◆ PROBLEM DETAILS: Output every entry exactly as written.

◆ Entries with parts and joints:
* Start *

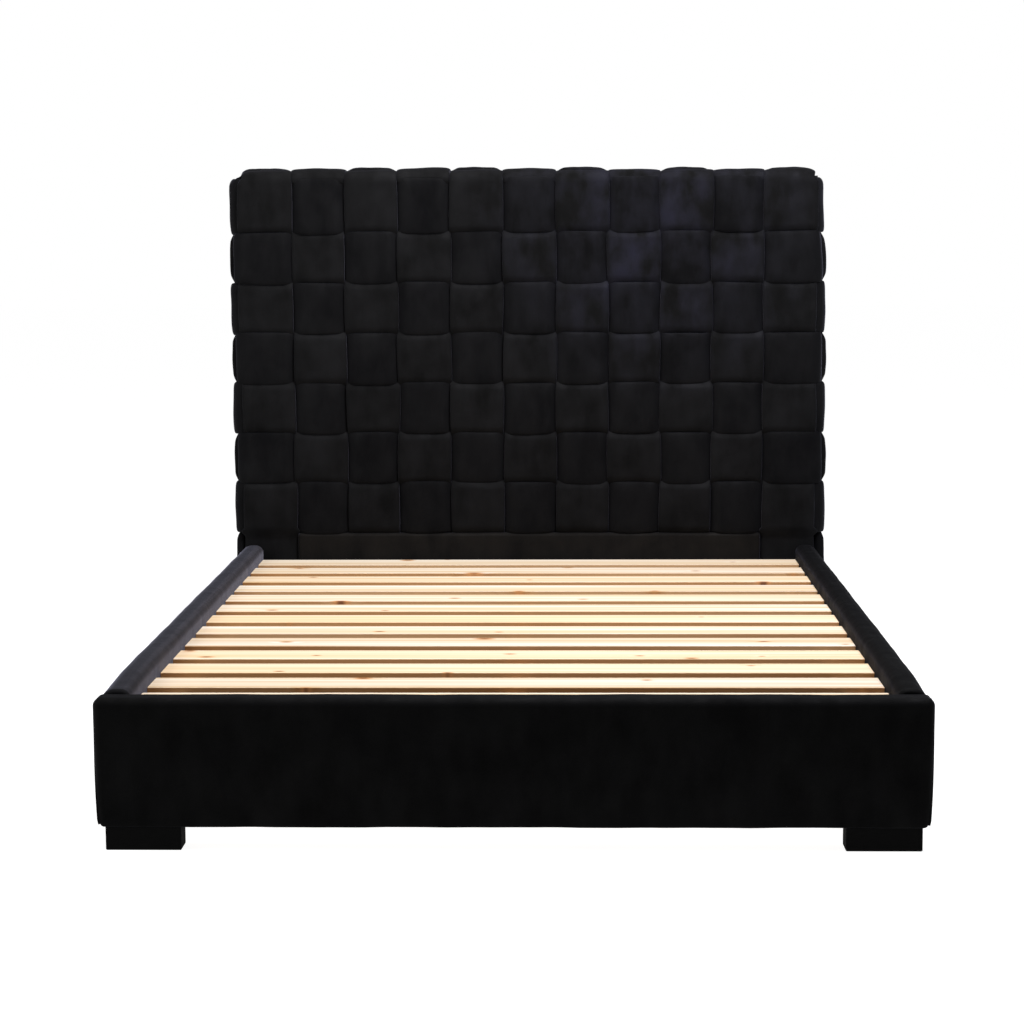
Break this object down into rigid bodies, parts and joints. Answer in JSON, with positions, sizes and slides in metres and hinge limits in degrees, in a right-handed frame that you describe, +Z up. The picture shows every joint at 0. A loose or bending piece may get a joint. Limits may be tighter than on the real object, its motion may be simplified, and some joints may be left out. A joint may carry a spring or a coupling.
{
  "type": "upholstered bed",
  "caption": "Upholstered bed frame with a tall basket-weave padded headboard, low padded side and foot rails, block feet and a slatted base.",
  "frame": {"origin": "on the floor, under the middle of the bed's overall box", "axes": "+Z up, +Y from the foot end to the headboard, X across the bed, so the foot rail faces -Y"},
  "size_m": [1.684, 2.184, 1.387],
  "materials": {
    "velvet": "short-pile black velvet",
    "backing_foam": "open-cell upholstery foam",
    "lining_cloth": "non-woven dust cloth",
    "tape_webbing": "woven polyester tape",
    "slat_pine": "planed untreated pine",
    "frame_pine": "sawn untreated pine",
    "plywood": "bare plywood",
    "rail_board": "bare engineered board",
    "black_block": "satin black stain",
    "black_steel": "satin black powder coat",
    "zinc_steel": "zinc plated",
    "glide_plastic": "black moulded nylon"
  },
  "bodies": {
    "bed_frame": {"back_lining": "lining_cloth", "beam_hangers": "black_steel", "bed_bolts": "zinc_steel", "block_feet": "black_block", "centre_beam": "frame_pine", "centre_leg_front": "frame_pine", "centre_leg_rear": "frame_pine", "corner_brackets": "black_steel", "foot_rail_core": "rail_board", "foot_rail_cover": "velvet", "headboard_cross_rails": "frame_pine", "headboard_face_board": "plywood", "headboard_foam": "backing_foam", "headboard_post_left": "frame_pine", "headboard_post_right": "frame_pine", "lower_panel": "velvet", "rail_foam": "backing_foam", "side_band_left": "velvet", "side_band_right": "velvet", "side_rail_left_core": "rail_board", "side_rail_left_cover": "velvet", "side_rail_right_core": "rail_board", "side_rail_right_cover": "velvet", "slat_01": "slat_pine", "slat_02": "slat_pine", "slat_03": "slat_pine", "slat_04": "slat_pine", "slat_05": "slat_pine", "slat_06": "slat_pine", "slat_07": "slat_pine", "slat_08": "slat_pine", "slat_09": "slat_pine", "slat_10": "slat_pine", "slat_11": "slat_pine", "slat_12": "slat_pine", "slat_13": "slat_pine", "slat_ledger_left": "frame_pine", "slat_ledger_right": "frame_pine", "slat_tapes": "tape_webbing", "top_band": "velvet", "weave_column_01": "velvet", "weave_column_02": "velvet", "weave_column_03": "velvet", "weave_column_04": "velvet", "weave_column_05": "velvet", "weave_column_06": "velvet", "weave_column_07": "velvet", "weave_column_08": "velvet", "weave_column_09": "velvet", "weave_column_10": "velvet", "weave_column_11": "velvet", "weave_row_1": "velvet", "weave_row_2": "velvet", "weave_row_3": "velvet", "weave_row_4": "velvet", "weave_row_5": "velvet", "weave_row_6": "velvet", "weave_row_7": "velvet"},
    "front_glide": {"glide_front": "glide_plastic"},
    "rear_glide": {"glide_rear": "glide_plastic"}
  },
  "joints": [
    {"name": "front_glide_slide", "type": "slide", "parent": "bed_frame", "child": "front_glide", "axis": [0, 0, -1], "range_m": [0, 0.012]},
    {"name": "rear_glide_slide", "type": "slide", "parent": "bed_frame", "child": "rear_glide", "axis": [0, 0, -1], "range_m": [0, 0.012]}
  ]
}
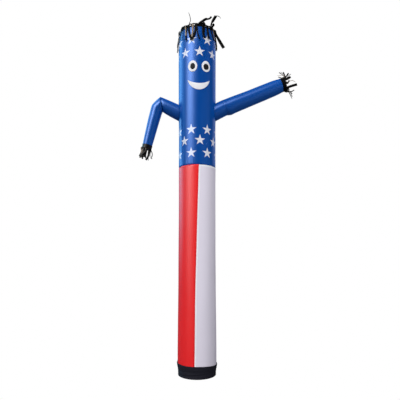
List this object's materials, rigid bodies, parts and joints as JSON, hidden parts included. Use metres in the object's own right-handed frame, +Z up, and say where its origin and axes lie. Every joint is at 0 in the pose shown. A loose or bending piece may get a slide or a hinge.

* End *

◆ CORRECT RESPONSE:
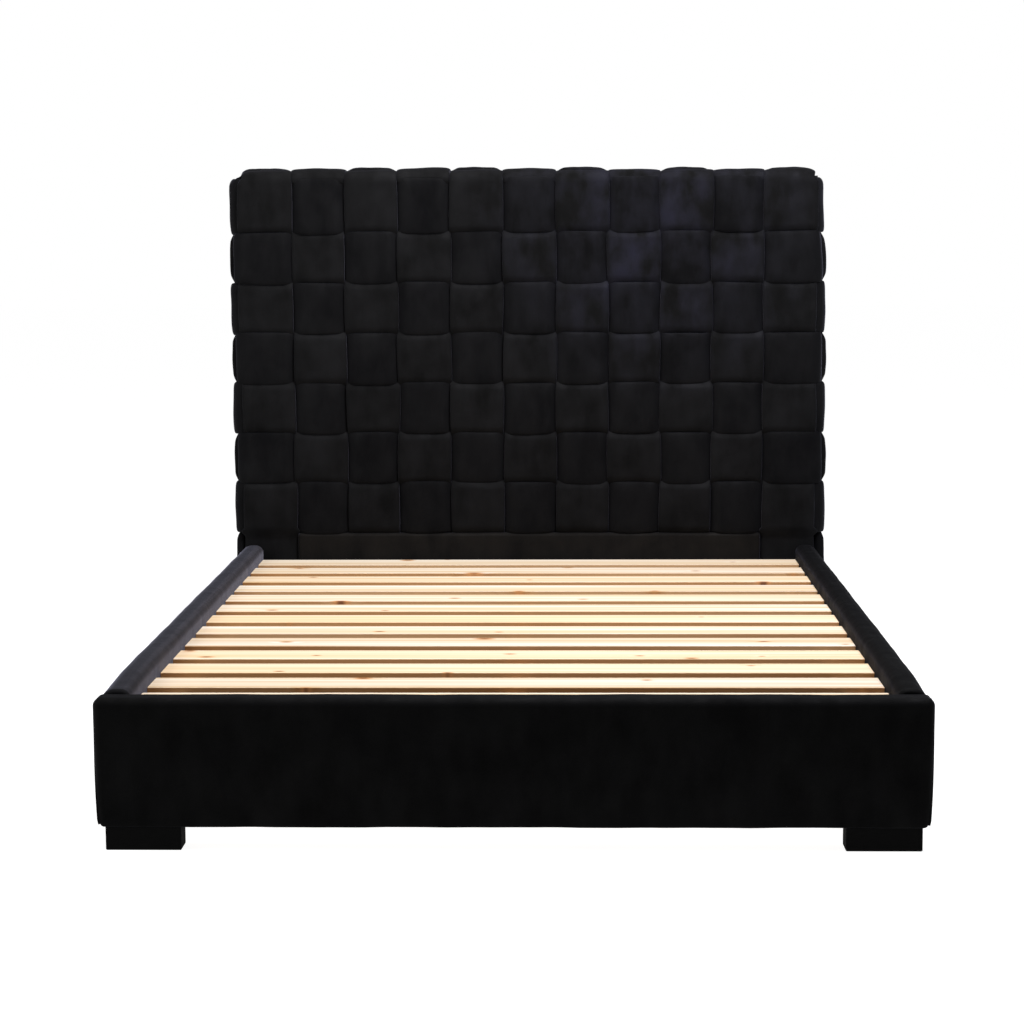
Break this object down into rigid bodies, parts and joints. Answer in JSON, with positions, sizes and slides in metres and hinge limits in degrees, in a right-handed frame that you describe, +Z up. The picture shows every joint at 0. A loose or bending piece may get a joint. Limits may be tighter than on the real object, its motion may be simplified, and some joints may be left out. A joint may carry a spring or a coupling.
{
  "type": "upholstered bed",
  "caption": "Upholstered bed frame with a tall basket-weave padded headboard, low padded side and foot rails, block feet and a slatted base.",
  "frame": {"origin": "on the floor, under the middle of the bed's overall box", "axes": "+Z up, +Y from the foot end to the headboard, X across the bed, so the foot rail faces -Y"},
  "size_m": [1.684, 2.184, 1.387],
  "materials": {
    "velvet": "short-pile black velvet",
    "backing_foam": "open-cell upholstery foam",
    "lining_cloth": "non-woven dust cloth",
    "tape_webbing": "woven polyester tape",
    "slat_pine": "planed untreated pine",
    "frame_pine": "sawn untreated pine",
    "plywood": "bare plywood",
    "rail_board": "bare engineered board",
    "black_block": "satin black stain",
    "black_steel": "satin black powder coat",
    "zinc_steel": "zinc plated",
    "glide_plastic": "black moulded nylon"
  },
  "bodies": {
    "bed_frame": {"back_lining": "lining_cloth", "beam_hangers": "black_steel", "bed_bolts": "zinc_steel", "block_feet": "black_block", "centre_beam": "frame_pine", "centre_leg_front": "frame_pine", "centre_leg_rear": "frame_pine", "corner_brackets": "black_steel", "foot_rail_core": "rail_board", "foot_rail_cover": "velvet", "headboard_cross_rails": "frame_pine", "headboard_face_board": "plywood", "headboard_foam": "backing_foam", "headboard_post_left": "frame_pine", "headboard_post_right": "frame_pine", "lower_panel": "velvet", "rail_foam": "backing_foam", "side_band_left": "velvet", "side_band_right": "velvet", "side_rail_left_core": "rail_board", "side_rail_left_cover": "velvet", "side_rail_right_core": "rail_board", "side_rail_right_cover": "velvet", "slat_01": "slat_pine", "slat_02": "slat_pine", "slat_03": "slat_pine", "slat_04": "slat_pine", "slat_05": "slat_pine", "slat_06": "slat_pine", "slat_07": "slat_pine", "slat_08": "slat_pine", "slat_09": "slat_pine", "slat_10": "slat_pine", "slat_11": "slat_pine", "slat_12": "slat_pine", "slat_13": "slat_pine", "slat_ledger_left": "frame_pine", "slat_ledger_right": "frame_pine", "slat_tapes": "tape_webbing", "top_band": "velvet", "weave_column_01": "velvet", "weave_column_02": "velvet", "weave_column_03": "velvet", "weave_column_04": "velvet", "weave_column_05": "velvet", "weave_column_06": "velvet", "weave_column_07": "velvet", "weave_column_08": "velvet", "weave_column_09": "velvet", "weave_column_10": "velvet", "weave_column_11": "velvet", "weave_row_1": "velvet", "weave_row_2": "velvet", "weave_row_3": "velvet", "weave_row_4": "velvet", "weave_row_5": "velvet", "weave_row_6": "velvet", "weave_row_7": "velvet"},
    "front_glide": {"glide_front": "glide_plastic"},
    "rear_glide": {"glide_rear": "glide_plastic"}
  },
  "joints": [
    {"name": "front_glide_slide", "type": "slide", "parent": "bed_frame", "child": "front_glide", "axis": [0, 0, -1], "range_m": [0, 0.012]},
    {"name": "rear_glide_slide", "type": "slide", "parent": "bed_frame", "child": "rear_glide", "axis": [0, 0, -1], "range_m": [0, 0.012]}
  ]
}
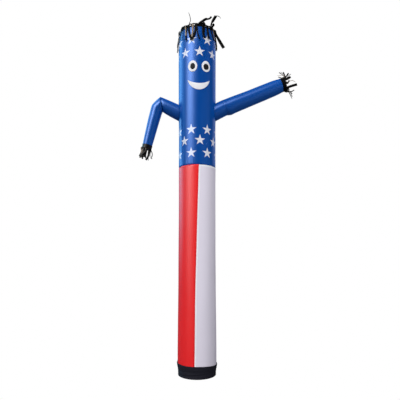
List this object's materials, rigid bodies, parts and joints as JSON, hidden parts included. Use metres in the object's own right-handed frame, +Z up, and say where its origin and axes lie. Every joint is at 0 in the pose shown. A loose or bending piece may get a slide or a hinge.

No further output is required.